An excellent alternative would be a film that might be called A Mirror of Audiences, with many close-ups.

Meanwhile here we are, and there she is. In she comes and the screen obediently ceases to exist. If when she finally attends to it – for there is first her toilet to think of, and then her companion, perhaps not seen since yesterday – she is disappointed, we all hear of it. If she is pleased we learn how and why. If her casual glance discovers stock characters engrossed in a typical incident of an average film, well known to her for she has served her enthralled apprenticeship and is a little blasé, her conversation proceeds uninterrupted …

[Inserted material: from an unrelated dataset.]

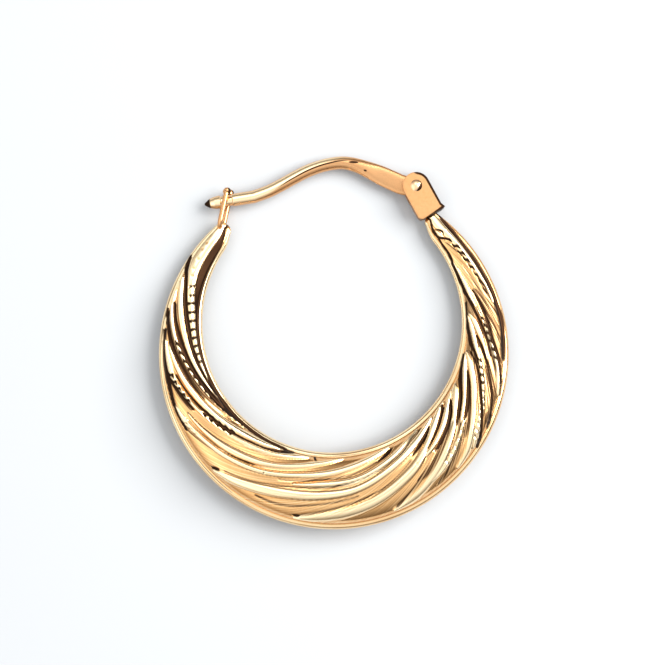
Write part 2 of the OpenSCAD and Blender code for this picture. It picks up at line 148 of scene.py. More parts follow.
# Creases between the strands, where shade is painted dark
CREASES = [
    [[132.6, 0.12, 0.03], [134.2, 0.13, 0.05], [135.2, 0.12, 0.02]],
    [[149, 0.05, 0.03], [153, 0.12, 0.05], [159, 0.31, 0.05], [166, 0.48, 0.05], [175, 0.64, 0.045],
     [184, 0.73, 0.03], [195, 0.82, 0.02], [207, 0.9, 0.02]],
    [[130, 0.4, 0.05], [134, 0.52, 0.06], [138, 0.65, 0.09], [145, 0.71, 0.12], [155, 0.74, 0.12],
     [162, 0.8, 0.08], [170, 0.86, 0.04], [185, 0.9, 0.035], [205, 0.92, 0.03], [228, 0.93, 0.022],
     [244, 0.935, 0.02], [251, 0.92, 0.01]],
    [[166.8, 0.2, 0.03], [171, 0.28, 0.035], [181, 0.48, 0.04], [190, 0.62, 0.035], [200, 0.75, 0.03],
     [210, 0.84, 0.035], [220, 0.9, 0.02], [230, 0.93, 0.01]],
    [[169, 0.08, 0.02], [176, 0.17, 0.03], [182, 0.28, 0.04], [190, 0.44, 0.03], [200, 0.59, 0.015],
     [206, 0.67, 0.005]],
    [[176, 0.11, 0.02], [184, 0.12, 0.02], [194, 0.14, 0.03], [204, 0.13, 0.02], [213, 0.15, 0.015]],
    [[192.5, 0.3, 0.012], [200, 0.42, 0.013], [210, 0.57, 0.016], [220, 0.67, 0.02], [225, 0.72, 0.013],
     [232, 0.78, 0.012], [242, 0.84, 0.018], [249, 0.9, 0.02], [252, 0.92, 0.01]],
    [[193, 0.15, 0.02], [198, 0.25, 0.025], [204, 0.36, 0.025], [208, 0.42, 0.01]],
    [[226, 0.42, 0.002], [230, 0.46, 0.006], [236, 0.52, 0.006], [240, 0.55, 0.002]],
    [[226, 0.11, 0.008], [228.5, 0.16, 0.012], [230, 0.18, 0.005]],
    [[256.5, 0.11, 0.006], [258.5, 0.12, 0.01], [260, 0.13, 0.005]],
    [[260.5, 0.92, 0.005], [261.5, 0.9, 0.02], [263, 0.88, 0.005]],
    [[289, 0.77, 0.004], [293, 0.81, 0.018], [296, 0.845, 0.022], [299, 0.88, 0.005]],
    [[303, 0.63, 0.004], [308, 0.69, 0.02], [313, 0.75, 0.024], [318, 0.82, 0.01]],
    [[311, 0.48, 0.005], [316, 0.53, 0.02], [323, 0.62, 0.027], [328, 0.71, 0.027], [333, 0.82, 0.012]],
    [[309, 0.57, 0.004], [316, 0.66, 0.014], [322, 0.75, 0.02], [329, 0.88, 0.014]],
    [[327, 0.44, 0.005], [332, 0.5, 0.025], [340, 0.63, 0.028], [347, 0.75, 0.01]],
    [[324, 0.5, 0.01], [330, 0.6, 0.025], [336, 0.7, 0.03], [342, 0.82, 0.03], [347, 0.87, 0.015],
     [354, 0.88, 0.015]],
    [[322, 0.06, 0.015], [327, 0.12, 0.02], [332, 0.23, 0.02], [338, 0.37, 0.02], [345, 0.51, 0.02],
     [350, 0.63, 0.015], [355, 0.8, 0.02]],
    [[329, 0.08, 0.008], [333, 0.1, 0.014], [338, 0.16, 0.012], [345, 0.3, 0.015], [352, 0.45, 0.02],
     [357, 0.57, 0.03], [362, 0.68, 0.005]],
    [[349, 0.56, 0.01], [353, 0.65, 0.02], [357, 0.78, 0.03], [363, 0.85, 0.02], [371, 0.88, 0.02],
     [376, 0.84, 0.01]],
    [[340, 0.07, 0.01], [347, 0.12, 0.02], [353, 0.2, 0.025], [360, 0.34, 0.025], [367, 0.42, 0.03],
     [374, 0.53, 0.03], [380, 0.64, 0.005]],
    [[353, 0.35, 0.01], [360, 0.46, 0.025], [366, 0.58, 0.03], [371, 0.68, 0.03], [377, 0.79, 0.03],
     [383, 0.85, 0.035], [388, 0.86, 0.035], [392, 0.85, 0.035], [395, 0.8, 0.03], [401, 0.79, 0.025],
     [404, 0.75, 0.035], [407.3, 0.74, 0.05], [409.2, 0.66, 0.05], [411.6, 0.5, 0.05]],
    [[352, 0.1, 0.02], [357, 0.11, 0.03], [364, 0.09, 0.03], [368, 0.095, 0.035], [375, 0.13, 0.035],
     [380, 0.15, 0.04], [385, 0.17, 0.045], [390, 0.18, 0.05], [396, 0.19, 0.05], [400, 0.18, 0.05],
     [405, 0.14, 0.05], [408, 0.09, 0.045], [410, 0.02, 0.04], [412, -0.04, 0.04]],
    [[402.4, 0.58, 0.015], [404.2, 0.46, 0.025], [405.8, 0.53, 0.025], [407.2, 0.68, 0.03]],
    [[398.6, 0.44, 0.02], [400.5, 0.48, 0.035], [402, 0.6, 0.045], [403.2, 0.7, 0.04],
     [404.6, 0.76, 0.02]],
]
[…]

… Let us attend to her, for she can lead her victim through anger to cynicism and on at last to a discovery that makes it passing strange that no male voice has been raised save in condemnation, than no man, film-lover and therefore for years past helplessly at her mercy, has risen up and cried Eureka. For she is right. For all her bad manners that will doubtless be pruned when the film becomes high art and its temple a temple of stillness save for the music that at present inspires her to do her worst, she is innocently, directly, albeit unconsciously, upon the path that men have reached through long centuries of effort and of thought. She does not need, this type of woman clearly does not need, the illusions of art to come to the assistance of her own sense of existing. Instinctively she maintains a balance, the thing perceived and herself perceiving. She must therefore insist that she is not unduly moved, or if she be moved must assert herself as part of that which moves her. She takes all things currently …

… Down through the centuries men and some women have pathetically contemplated art as a wonder outside themselves. It is only in recent years that man has known beauty to emanate from himself, to be his gift to what he sees. And the dreadful woman asserting herself in the presence of no matter what grandeurs unconsciously testifies that life goes on, art or no art and that the onlooker is a part of the spectacle.

Comment: Dorothy Richardson (1873-1957) was a British modernist novelist. Through 1927-1933 she wrote a column, ‘Continuous Performance’ for the film art journal Close Up. The column concentrates on film audiences rather than the films themselves.